_WHAT YOU WILL DO_
Take the data below and write out exactly the lines from the one with "# The eye, from end to end" through the one with "from mathutils import Matrix, Vector, noise"; omit every other line.
[START OF EXCERPTED RECORDS]
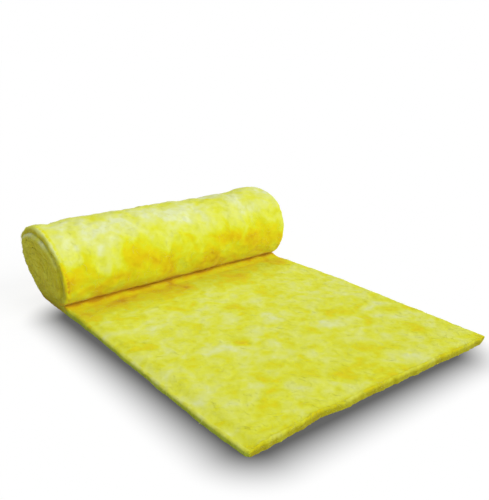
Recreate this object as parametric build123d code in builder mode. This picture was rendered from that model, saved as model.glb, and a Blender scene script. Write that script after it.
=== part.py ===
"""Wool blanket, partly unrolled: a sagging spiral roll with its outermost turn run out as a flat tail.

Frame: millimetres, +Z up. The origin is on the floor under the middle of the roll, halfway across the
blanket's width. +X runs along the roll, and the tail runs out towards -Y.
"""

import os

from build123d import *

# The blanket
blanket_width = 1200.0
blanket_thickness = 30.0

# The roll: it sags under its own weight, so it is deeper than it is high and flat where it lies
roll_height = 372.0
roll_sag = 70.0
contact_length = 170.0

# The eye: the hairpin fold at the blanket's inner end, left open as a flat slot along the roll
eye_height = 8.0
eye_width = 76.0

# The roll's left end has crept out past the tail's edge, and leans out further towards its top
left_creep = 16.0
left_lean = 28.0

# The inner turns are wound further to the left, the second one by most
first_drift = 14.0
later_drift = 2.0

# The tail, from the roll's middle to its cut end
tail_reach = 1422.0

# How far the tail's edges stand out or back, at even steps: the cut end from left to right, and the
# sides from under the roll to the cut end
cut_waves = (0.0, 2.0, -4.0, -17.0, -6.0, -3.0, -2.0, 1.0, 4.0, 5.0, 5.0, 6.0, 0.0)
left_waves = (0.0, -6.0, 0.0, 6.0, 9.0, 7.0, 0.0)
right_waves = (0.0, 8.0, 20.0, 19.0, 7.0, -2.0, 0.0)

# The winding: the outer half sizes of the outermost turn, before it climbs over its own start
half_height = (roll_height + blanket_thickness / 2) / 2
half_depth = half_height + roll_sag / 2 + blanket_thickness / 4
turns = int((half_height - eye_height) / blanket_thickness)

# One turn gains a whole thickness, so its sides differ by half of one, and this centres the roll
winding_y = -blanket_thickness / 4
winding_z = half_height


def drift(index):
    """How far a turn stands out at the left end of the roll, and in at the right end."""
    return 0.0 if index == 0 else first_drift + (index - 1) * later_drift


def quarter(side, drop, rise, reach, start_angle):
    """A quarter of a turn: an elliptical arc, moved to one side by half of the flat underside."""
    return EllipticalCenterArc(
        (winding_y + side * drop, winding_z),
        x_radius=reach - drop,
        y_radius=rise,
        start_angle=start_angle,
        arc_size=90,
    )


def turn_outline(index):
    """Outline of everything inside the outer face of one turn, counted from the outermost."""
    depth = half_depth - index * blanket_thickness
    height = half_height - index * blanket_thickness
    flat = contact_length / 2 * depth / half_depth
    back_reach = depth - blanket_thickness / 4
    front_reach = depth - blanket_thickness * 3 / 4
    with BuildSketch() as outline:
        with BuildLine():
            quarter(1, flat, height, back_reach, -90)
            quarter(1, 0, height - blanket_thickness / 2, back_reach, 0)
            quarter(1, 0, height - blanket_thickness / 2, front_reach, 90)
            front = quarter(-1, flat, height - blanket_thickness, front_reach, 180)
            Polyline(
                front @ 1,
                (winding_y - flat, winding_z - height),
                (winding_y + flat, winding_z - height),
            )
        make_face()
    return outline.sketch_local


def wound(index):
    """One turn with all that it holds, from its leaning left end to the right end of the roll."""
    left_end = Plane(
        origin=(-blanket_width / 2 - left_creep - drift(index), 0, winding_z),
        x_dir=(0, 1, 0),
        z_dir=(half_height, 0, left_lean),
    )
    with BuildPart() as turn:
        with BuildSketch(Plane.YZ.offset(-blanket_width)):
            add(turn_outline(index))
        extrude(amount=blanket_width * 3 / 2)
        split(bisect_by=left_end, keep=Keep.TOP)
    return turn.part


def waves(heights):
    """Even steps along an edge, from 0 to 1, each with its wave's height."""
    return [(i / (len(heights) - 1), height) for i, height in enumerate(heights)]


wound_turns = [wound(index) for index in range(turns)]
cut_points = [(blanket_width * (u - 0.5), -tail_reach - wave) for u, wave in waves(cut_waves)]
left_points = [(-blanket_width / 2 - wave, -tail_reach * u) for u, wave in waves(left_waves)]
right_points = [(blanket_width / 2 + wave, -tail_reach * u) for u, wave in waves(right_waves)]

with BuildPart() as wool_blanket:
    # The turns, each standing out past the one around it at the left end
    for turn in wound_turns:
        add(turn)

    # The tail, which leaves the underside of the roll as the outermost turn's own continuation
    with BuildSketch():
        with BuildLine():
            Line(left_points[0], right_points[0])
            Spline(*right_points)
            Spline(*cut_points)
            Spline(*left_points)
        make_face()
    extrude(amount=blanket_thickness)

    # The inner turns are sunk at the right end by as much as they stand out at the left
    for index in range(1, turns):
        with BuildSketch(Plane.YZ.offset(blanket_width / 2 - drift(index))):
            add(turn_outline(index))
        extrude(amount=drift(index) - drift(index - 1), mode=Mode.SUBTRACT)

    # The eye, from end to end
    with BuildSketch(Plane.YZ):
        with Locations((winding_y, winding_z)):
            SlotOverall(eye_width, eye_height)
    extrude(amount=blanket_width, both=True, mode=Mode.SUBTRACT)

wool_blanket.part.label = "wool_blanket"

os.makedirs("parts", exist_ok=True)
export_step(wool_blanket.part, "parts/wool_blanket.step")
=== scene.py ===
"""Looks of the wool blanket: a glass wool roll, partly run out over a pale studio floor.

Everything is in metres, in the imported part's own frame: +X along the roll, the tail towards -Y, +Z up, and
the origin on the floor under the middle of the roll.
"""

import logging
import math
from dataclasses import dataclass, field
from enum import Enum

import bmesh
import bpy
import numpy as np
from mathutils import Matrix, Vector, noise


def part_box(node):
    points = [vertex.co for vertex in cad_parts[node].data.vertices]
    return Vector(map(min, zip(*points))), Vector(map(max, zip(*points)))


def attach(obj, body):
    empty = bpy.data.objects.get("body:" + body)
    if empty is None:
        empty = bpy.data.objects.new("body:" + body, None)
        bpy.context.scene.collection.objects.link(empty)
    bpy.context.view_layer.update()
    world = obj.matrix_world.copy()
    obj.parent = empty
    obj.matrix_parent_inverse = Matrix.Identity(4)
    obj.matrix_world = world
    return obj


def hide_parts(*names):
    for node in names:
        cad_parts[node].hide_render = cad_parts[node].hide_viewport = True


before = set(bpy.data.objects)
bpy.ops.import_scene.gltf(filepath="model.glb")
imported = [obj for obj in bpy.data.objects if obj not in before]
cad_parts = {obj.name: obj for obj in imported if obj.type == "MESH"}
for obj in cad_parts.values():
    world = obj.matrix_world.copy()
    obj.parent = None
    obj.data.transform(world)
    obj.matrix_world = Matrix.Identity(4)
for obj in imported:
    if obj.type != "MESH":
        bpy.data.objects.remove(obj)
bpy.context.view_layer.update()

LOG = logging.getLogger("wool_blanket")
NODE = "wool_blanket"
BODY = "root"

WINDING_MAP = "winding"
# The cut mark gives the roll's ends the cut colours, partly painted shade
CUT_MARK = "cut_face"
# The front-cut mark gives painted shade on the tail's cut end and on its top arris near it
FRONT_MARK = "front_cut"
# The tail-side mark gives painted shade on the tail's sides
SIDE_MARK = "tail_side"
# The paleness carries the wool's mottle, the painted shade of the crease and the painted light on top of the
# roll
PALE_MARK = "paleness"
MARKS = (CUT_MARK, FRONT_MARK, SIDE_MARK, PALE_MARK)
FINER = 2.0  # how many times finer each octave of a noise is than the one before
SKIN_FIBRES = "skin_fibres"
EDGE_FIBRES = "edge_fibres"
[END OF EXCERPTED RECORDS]
[START OF EXCERPTED RECORDS]
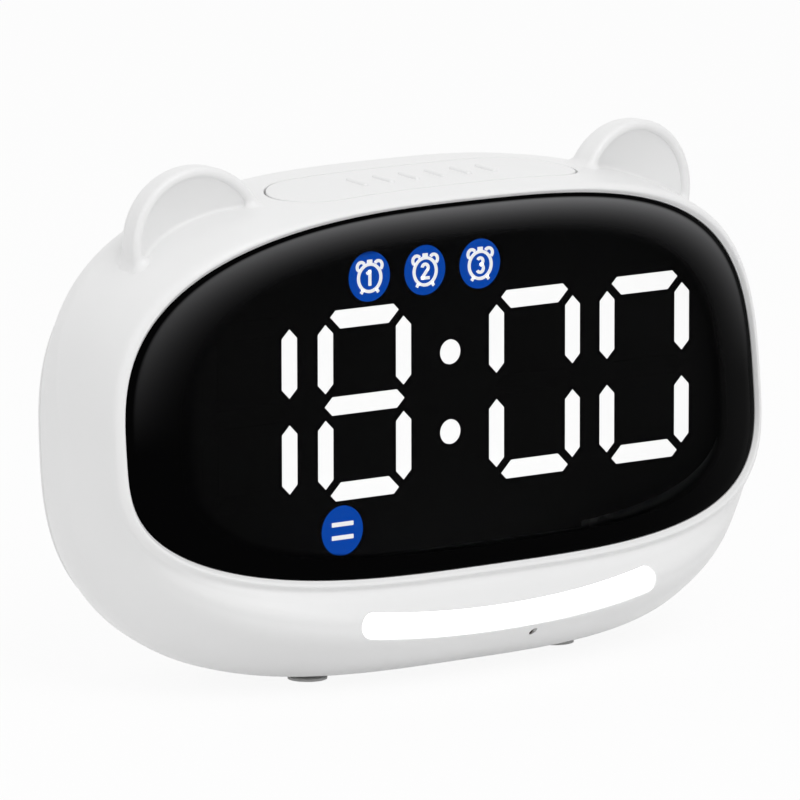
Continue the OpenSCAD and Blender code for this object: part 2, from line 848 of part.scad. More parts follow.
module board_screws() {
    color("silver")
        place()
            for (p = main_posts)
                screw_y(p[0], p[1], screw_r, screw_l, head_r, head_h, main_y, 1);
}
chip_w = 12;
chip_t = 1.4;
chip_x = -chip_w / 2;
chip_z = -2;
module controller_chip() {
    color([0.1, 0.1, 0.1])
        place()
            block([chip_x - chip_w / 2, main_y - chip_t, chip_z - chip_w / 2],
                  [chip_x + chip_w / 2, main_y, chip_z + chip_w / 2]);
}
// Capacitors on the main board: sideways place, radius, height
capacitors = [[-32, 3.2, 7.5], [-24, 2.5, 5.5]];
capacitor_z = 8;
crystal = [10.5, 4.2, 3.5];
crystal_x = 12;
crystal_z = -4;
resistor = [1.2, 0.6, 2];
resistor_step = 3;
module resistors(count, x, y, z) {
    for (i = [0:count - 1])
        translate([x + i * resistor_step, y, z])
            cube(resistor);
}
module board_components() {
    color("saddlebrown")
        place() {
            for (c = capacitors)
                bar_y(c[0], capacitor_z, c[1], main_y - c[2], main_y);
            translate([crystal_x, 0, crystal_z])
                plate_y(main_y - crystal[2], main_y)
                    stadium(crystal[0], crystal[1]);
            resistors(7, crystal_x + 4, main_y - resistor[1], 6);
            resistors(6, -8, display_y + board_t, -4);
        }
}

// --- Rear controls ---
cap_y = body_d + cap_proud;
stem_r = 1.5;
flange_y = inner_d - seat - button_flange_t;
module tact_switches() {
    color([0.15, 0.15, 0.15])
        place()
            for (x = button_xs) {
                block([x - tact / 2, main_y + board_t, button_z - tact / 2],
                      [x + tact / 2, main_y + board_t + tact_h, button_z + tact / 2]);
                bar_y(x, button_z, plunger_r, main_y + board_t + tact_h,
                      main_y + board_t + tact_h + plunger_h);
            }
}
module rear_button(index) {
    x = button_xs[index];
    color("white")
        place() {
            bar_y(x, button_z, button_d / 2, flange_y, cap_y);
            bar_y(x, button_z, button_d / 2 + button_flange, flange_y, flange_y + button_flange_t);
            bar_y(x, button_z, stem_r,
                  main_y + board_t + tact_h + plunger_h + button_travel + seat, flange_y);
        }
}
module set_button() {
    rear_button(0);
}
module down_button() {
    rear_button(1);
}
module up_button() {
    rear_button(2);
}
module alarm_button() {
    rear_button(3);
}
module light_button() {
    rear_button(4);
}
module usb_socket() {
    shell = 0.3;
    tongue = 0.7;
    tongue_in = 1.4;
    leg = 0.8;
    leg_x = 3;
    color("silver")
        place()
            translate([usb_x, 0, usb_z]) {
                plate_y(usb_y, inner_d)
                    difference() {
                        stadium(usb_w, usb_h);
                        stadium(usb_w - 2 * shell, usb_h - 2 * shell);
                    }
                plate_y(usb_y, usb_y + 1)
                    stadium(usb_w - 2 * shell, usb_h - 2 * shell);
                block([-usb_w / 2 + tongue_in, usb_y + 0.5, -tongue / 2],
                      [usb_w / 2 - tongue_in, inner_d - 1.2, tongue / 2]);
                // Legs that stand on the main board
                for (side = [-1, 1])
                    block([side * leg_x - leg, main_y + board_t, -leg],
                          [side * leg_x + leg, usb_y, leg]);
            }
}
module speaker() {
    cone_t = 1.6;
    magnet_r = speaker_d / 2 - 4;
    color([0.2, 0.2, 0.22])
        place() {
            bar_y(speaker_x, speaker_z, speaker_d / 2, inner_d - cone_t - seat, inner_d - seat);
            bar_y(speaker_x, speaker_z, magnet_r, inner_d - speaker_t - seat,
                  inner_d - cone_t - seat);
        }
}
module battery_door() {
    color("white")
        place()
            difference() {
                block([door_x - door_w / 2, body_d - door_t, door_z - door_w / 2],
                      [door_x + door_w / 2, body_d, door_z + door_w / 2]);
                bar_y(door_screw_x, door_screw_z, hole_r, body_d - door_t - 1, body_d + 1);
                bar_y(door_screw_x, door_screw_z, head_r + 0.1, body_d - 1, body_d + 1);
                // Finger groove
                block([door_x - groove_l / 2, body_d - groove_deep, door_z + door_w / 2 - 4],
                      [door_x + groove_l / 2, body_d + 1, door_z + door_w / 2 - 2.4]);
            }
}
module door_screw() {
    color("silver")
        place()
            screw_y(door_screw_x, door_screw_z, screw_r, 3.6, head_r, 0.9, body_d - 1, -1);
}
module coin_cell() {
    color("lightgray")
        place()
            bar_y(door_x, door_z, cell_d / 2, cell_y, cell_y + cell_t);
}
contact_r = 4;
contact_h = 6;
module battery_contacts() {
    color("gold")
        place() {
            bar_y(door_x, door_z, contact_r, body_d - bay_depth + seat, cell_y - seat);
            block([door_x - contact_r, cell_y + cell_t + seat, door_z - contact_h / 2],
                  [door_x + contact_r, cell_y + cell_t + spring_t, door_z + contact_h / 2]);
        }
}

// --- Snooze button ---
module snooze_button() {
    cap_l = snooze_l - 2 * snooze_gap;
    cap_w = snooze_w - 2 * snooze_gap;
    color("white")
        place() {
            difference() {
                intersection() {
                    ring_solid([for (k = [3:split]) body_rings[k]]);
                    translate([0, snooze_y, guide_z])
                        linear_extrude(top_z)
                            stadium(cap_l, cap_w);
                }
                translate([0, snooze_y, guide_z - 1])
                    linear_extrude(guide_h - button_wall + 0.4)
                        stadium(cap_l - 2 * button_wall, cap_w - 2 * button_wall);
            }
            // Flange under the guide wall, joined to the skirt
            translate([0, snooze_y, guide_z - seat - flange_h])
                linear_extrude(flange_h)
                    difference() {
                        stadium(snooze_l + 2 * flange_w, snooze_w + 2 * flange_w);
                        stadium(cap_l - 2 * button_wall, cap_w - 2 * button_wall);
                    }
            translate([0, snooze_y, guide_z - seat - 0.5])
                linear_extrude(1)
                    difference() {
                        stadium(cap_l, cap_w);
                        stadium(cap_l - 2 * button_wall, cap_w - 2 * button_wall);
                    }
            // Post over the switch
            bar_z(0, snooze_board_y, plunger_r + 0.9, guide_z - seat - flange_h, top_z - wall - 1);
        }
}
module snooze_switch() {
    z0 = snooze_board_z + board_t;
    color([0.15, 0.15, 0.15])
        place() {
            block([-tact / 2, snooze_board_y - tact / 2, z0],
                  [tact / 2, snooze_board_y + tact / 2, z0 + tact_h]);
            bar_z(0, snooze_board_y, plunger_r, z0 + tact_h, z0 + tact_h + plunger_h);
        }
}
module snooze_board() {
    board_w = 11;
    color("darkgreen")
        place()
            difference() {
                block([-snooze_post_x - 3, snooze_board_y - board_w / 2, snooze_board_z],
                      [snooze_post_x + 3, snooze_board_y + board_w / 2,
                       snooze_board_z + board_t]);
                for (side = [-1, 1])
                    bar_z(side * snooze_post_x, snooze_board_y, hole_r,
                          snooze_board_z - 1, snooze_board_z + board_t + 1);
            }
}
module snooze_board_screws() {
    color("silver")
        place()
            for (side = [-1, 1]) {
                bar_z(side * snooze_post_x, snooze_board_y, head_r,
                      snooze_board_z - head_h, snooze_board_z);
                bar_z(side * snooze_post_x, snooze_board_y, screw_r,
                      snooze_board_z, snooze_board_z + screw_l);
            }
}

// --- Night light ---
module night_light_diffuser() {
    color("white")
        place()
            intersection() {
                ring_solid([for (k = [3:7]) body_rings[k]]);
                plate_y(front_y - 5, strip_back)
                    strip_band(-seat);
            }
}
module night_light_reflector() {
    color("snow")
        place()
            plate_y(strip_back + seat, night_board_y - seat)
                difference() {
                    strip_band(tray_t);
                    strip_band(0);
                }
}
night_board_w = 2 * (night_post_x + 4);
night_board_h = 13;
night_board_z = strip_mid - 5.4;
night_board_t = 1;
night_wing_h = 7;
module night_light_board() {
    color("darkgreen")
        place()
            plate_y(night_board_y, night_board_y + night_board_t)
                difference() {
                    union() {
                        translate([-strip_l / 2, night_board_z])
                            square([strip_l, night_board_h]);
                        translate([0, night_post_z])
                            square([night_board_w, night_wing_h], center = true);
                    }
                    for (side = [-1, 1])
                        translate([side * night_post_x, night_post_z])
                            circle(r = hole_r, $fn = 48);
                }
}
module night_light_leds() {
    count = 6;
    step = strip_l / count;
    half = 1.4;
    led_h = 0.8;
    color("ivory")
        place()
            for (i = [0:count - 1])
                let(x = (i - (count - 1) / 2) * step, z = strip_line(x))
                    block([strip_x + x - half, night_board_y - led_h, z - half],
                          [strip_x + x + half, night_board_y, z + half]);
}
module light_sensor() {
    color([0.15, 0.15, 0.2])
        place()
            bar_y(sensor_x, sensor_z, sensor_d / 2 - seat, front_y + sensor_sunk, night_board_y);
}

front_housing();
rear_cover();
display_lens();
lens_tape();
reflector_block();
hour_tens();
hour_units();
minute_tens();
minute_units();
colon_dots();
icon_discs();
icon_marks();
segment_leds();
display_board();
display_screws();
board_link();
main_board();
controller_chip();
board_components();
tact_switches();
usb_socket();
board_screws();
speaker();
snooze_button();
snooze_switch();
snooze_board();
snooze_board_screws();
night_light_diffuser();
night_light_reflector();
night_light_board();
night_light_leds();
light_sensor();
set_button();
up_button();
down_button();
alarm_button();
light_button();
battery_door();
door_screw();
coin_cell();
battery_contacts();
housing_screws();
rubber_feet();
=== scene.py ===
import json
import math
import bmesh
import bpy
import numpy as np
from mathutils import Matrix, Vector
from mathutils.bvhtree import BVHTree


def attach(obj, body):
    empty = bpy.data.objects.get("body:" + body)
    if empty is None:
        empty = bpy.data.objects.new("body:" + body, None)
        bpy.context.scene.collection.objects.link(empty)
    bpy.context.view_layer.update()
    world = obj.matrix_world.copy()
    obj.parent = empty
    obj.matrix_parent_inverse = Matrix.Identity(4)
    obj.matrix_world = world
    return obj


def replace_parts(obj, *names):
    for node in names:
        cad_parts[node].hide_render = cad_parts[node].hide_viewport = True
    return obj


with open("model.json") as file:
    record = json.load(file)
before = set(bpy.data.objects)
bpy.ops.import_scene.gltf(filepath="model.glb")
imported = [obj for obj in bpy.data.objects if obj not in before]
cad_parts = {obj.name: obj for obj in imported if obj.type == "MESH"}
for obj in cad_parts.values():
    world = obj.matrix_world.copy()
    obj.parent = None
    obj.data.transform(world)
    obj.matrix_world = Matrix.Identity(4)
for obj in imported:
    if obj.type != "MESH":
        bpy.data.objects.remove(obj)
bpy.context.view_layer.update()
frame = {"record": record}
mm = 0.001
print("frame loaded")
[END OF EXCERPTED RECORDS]
_OUTPUT_
    # The eye, from end to end
    with BuildSketch(Plane.YZ):
        with Locations((winding_y, winding_z)):
            SlotOverall(eye_width, eye_height)
    extrude(amount=blanket_width, both=True, mode=Mode.SUBTRACT)

wool_blanket.part.label = "wool_blanket"

os.makedirs("parts", exist_ok=True)
export_step(wool_blanket.part, "parts/wool_blanket.step")
=== scene.py ===
"""Looks of the wool blanket: a glass wool roll, partly run out over a pale studio floor.

Everything is in metres, in the imported part's own frame: +X along the roll, the tail towards -Y, +Z up, and
the origin on the floor under the middle of the roll.
"""

import logging
import math
from dataclasses import dataclass, field
from enum import Enum

import bmesh
import bpy
import numpy as np
from mathutils import Matrix, Vector, noise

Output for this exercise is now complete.